Und davon berichtete Christian Peter im Anschluss: So hob er beispielsweise das Engagement vieler Schüler nach Ausbruch des Krieges in der Ukraine hervor, das sich in der Unterstützung von Geflüchteten, der Organisation von Hilfsgütern und der Aufnahme von Kindern geflüchteter Familie am Goethe-Gymnasium zeige. Mit Blick auf seine eigene Gymnasialzeit rief er den Super-GAU im Kernkraftwerk Tschernobyl, später die Bedrohung durch Atomwaffen, Mauerfall, den Zerfall der Sowjetunion und in den Neunzigern dann Kriege in Europa ins Gedächtnis. „Ich hatte in der Oberstufe den Eindruck, die Welt spinnt. Trotzdem bin ich optimistisch geblieben und habe nach vorne geblickt.“
"Es gehört viel Mut dazu, in dieser Welt nicht missmutig zu werden"
Mit einem Spruch von Pfarrer Markus Keller aus dem vorausgegangenen Gottesdienst – „Überlegen Sie, was sie mit Ihren Kompetenzen tun, um damit andere glücklich zu machen“ – und einem Goethe-Zitat „Es gehört viel Mut dazu, in dieser Welt nicht missmutig zu werden“ – schloss der Schulleiter seine Rede und überließ das Mikrofon den Elternvertreterinnen Maren Mikolon und Ursula Stroth, die keinen Zweifel daran ließen, „dass wir sehr stolz sind. Wir finden Euch einfach grandios“. Das Kompliment galt – ganz klar – den Abiturientinnen und Abiturienten.
Auch die beiden Mütter sprachen der Jugend Mut zu, sich von Irrwegen, vom Scheitern und von Verlusten nicht bange machen zu lassen. Das alles gehöre zum Leben wie das Risiko, dass etwas nicht so klappt, wie es gewollt war: „Lernt daraus. Es braucht Entscheidungen und Initiativen und es braucht Verantwortung, das Leben in die Hand zu nehmen – und ein Quäntchen Glück und Fügung.“
Dass die Einschränkungen während der Pandemie durchaus Positives bewirkt hätten, machten sie an Beispielen wie Kreativität, Selbstorganisation, Solidarität und Kontaktpflege ohne Präsenz deutlich. Die Lehrer seien ebenfalls gefordert gewesen, neue Techniken zu lernen und zu lehren und mutige Wege zu gehen. Mikolon und Stroth sagten Schulleitung und Kollegium Danke für die gute Kommunikation und die Zusammenarbeit auf Augenhöhe, für das Fördern individueller Fähigkeiten ihrer Kinder und die Stärkung des Gemeinschaftssinns.
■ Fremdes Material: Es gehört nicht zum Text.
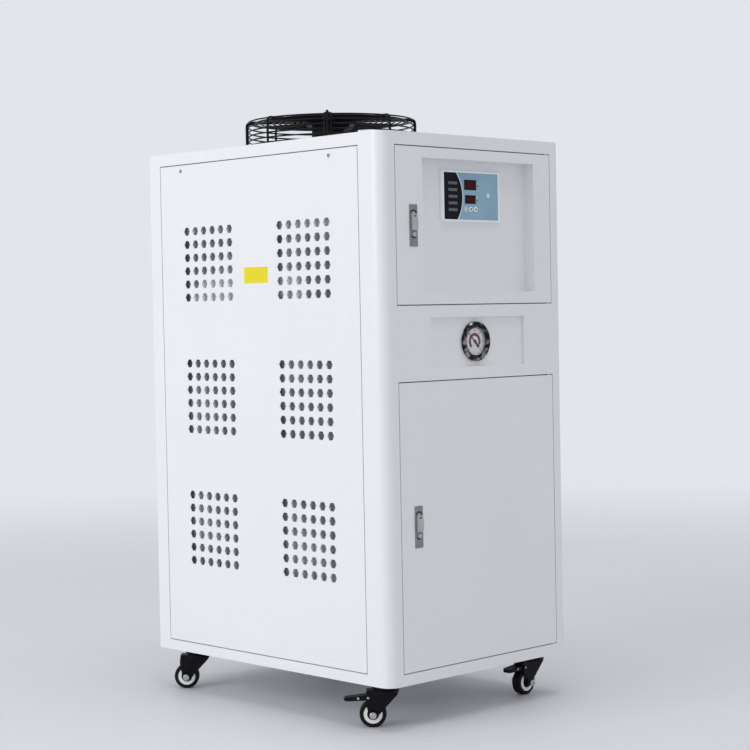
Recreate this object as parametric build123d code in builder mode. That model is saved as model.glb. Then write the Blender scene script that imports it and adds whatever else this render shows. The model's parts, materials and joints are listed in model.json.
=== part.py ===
"""Air-cooled water chiller: a sheet-metal cabinet on casters with a fan on its roof."""
from build123d import *
from math import atan2, cos, degrees, radians, sin, sqrt
import os

os.makedirs("parts", exist_ok=True)

# Cabinet. X runs across the front, the front looks along -Y, Z is up, Z = 0 is the floor.
WIDTH = 520
DEPTH = 706
HEIGHT = 1050
CASTER_HEIGHT = 86
SHEET = 1.5
FLOOR_PLATE = 2
CORNER = 26
REAR_CORNER = 4
SEAM = 2
PORT_REACH = 31.5
LOCK_REACH = 7
CUT = 1
SEAT_GAP = 0.3
RUNNING_FIT = 0.05

LEFT = -WIDTH / 2
MID_Y = (LOCK_REACH - PORT_REACH) / 2
FRONT, BACK = MID_Y - DEPTH / 2, MID_Y + DEPTH / 2
BASE, ROOF = CASTER_HEIGHT, CASTER_HEIGHT + HEIGHT
FLOOR = BASE + FLOOR_PLATE
CEILING = ROOF - SHEET

# Side panels and the edges that frame them
PANEL_FRONT_MARGIN = 62.5
PANEL_REAR_MARGIN = 40.3
PANEL_BOTTOM_MARGIN = 23
PANEL_TOP_MARGIN = 26
PAN = 15
LIP = 18
HOLE_PITCH = 27.5
HOLE_ACROSS_FLATS = 16.5
HOLES = 6
FIELD_SPACING_Y = 292.4
FIELD_SPACING_Z = 275
FIELD_ROWS = 3
FIELD_SHIFT = 1.7
FIELD_RAISE = 18
FILTER_THICK = 3
FILTER_TOP_GAP = 21
PANEL_SCREW_DROP = 12
PANEL_SCREW_FRONT = 78.5
PANEL_SCREW_REAR = 68.7

PANEL_FRONT = FRONT + PANEL_FRONT_MARGIN
PANEL_REAR = BACK - PANEL_REAR_MARGIN
PANEL_LOW = BASE + PANEL_BOTTOM_MARGIN
PANEL_HIGH = ROOF - PANEL_TOP_MARGIN
STRIP_FRONT, STRIP_REAR = PANEL_FRONT - SEAM, PANEL_REAR + SEAM
STRIP_LOW, STRIP_HIGH = PANEL_LOW - SEAM, PANEL_HIGH + SEAM
PANEL_SCREWS_Y = (PANEL_FRONT + PANEL_SCREW_FRONT, PANEL_REAR - PANEL_SCREW_REAR)
PANEL_SCREW_Z = PANEL_HIGH - PANEL_SCREW_DROP
LIP_FACE = WIDTH / 2 - PAN

# Screws with a pan head
SCREW = 4
SCREW_HEAD = 8
SCREW_HEAD_HIGH = 2
SCREW_HOLE_PLAY = 0.3

# Rear panel, laid on the outside of the rear frame
REAR_BORDER = 35
REAR_OVERLAP = 12
REAR_SCREWS = 4
REAR_SCREW_LONG = 8

# Doors, their openings and pins
DOOR_SIDE_MARGIN = 39
DOOR_TOP_MARGIN = 27
DOOR_BOTTOM_MARGIN = 24
UPPER_DOOR_HIGH = 300
MIDDLE_BAND = 148
DOOR_PAN = 20
STOP_LIP = 8
PIN = 4
PIN_FROM_EDGE = 7
PIN_FROM_FACE = 5
PIN_LONG = 8
PIN_COLLAR = 8
STOP_TO_PIN = 10

DOOR_X = WIDTH / 2 - DOOR_SIDE_MARGIN
OPENING_X = DOOR_X + SEAM
UPPER_HIGH = ROOF - DOOR_TOP_MARGIN
UPPER_LOW = UPPER_HIGH - UPPER_DOOR_HIGH
LOWER_HIGH = UPPER_LOW - MIDDLE_BAND
LOWER_LOW = BASE + DOOR_BOTTOM_MARGIN
PIN_X, PIN_Y = DOOR_X - PIN_FROM_EDGE, FRONT + PIN_FROM_FACE

# Pocket of the upper door and the temperature controller in it
POCKET_LEFT, POCKET_RIGHT = 72, 49
POCKET_BELOW, POCKET_ABOVE = 23, 20
POCKET_DEEP = 25
CONTROL_WIDE, CONTROL_HIGH = 168, 100
CONTROL_PROUD = 6
CONTROL_BODY_WIDE, CONTROL_BODY_HIGH = 156, 88
CONTROL_BODY_DEEP = 45
CONTROL_CORNER = 5
CONTROL_X = 8
CONTROL_DROP = 89
FACE_WIDE, FACE_HIGH = 155, 92
FACE_THICK = 1
FACE_SUNK = 0.5
WINDOW_PLAY = 1
DISPLAYS = ((5.5 - CONTROL_X, 22.5, 33, 17), (5.5 - CONTROL_X, -6, 29, 14))
BUTTON = 10
BUTTON_PROUD = 1.2
BUTTON_STEM = 6
BUTTON_TRAVEL = 1
BUTTON_PITCH = 13.5
BUTTON_ROW = -25

# Pressure gauge in the shallow recess between the doors
RECESS_WIDE, RECESS_HIGH = 268.5, 96.5
RECESS_X = 2.25
RECESS_DEEP = 6
GAUGE_X = -3
GAUGE = 78
GAUGE_WINDOW = 55
GAUGE_CASE = 66
GAUGE_CASE_DEEP = 36
GAUGE_FLANGE = 74
GAUGE_GLASS = 2
GAUGE_STEM = 2

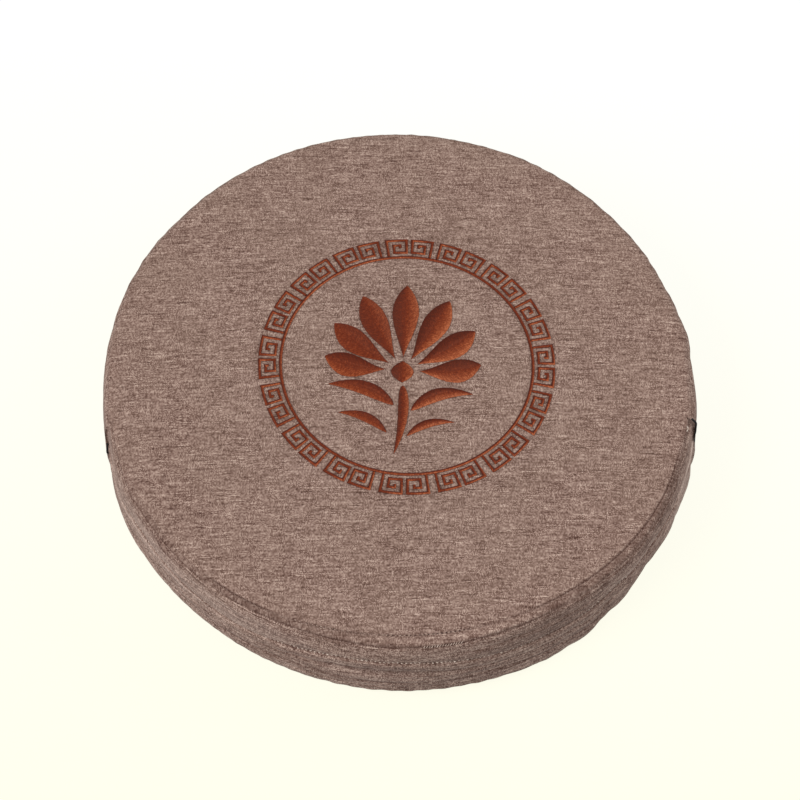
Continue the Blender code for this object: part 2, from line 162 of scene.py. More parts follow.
MOTIF_CENTRE = np.array([0.0011, 0.0042])
Stroke = namedtuple("Stroke", "name root tip bow width widest")
PETAL_HEART = np.array([0.0, -6.0])
PETAL_ROOT = 13.0
PETAL_SPREAD = 26.5
PETAL_LENGTHS = (78.0, 74.0, 67.0, 60.0)
PETAL_WIDTH = 20.0
PETAL_WIDEST = 0.62
PETAL_BOW = 1.2
LOW_STROKES = [
    Stroke("lotus_heart", (0.0, -14.6), (0.0, 4.0), 0.0, 17.0, 0.5),
    Stroke("lotus_stem", (1.0, -17.5), (-3.0, -76.0), 3.0, 8.0, 0.30),
    Stroke("lotus_leaf_left", (-5.0, -34.0), (-55.0, -19.0), -6.0, 12.0, 0.42),
    Stroke("lotus_leaf_right", (8.0, -38.0), (54.0, -21.0), 7.0, 11.0, 0.42),
    Stroke("lotus_ripple_left", (-9.0, -58.0), (-46.0, -43.0), -5.0, 8.0, 0.45),
    Stroke("lotus_ripple_right", (6.0, -60.0), (41.0, -46.0), 5.0, 7.0, 0.45),
]
SATIN_THICKNESS = 0.0013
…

"Spannende Reise am Goethe-Gymnasium mit einigen Mysterien"
Als eine „Schule, in der Toleranz und ein demokratisches Grundverständnis gelehrt wird“, bezeichnete Tutorin Janika Sonntag „das Goethe“. Vor allem Zwischenmenschliches wie die Stolperstein-Verlegung, Kursfahrten, Theateraufführungen, die grandiose Schülerband, aber auch gemeinsames Plätzchenbacken, Bratwurstessen in Erfurt, Gipfel-Bier auf der Zugspitze und Erste-Hilfe-Einsätze während eines Berlin-Besuchs blieben in Erinnerung.
Janika Sonntag nannte die Schule einen „Ort, der Mut macht, in einem geschützten Raum aus gemachten Fehlern zu lernen und sich auszuprobieren“. Unter dem Beifall der Abiturientinnen und Abiturienten und deren Eltern rief sie die neue Generation dazu auf, die Zukunft mutig, selbstbewusst und solidarisch zu gestalten.
Die kleinen und großen Pannen während ihrer Schulzeit, die liebenswerten bis skurrilen Marotten einzelner Lehrer – ohne Namensnennung – machten die Abiturientinnen Emma Groß und Nina Oeter zum Thema ihrer „spannenden Reise am Goethe-Gymnasium mit einigen Mysterien“. Es folgte eine ausgiebige Dankesadresse an alle, die sie auf dem Weg bis zum Abitur begleitet haben, angefangen vom Kiosk-Team bis zu Mitschülern und Familien.
Musikalische Ausrufezeichen setzten das Goethe-Orchester mit der Musik des Komponisten Ramin Djawadi aus „Game of Thrones“ und Jannik Mikolon und Lara Freisens mit dem Ed Sheeran-Song „Afterglow“.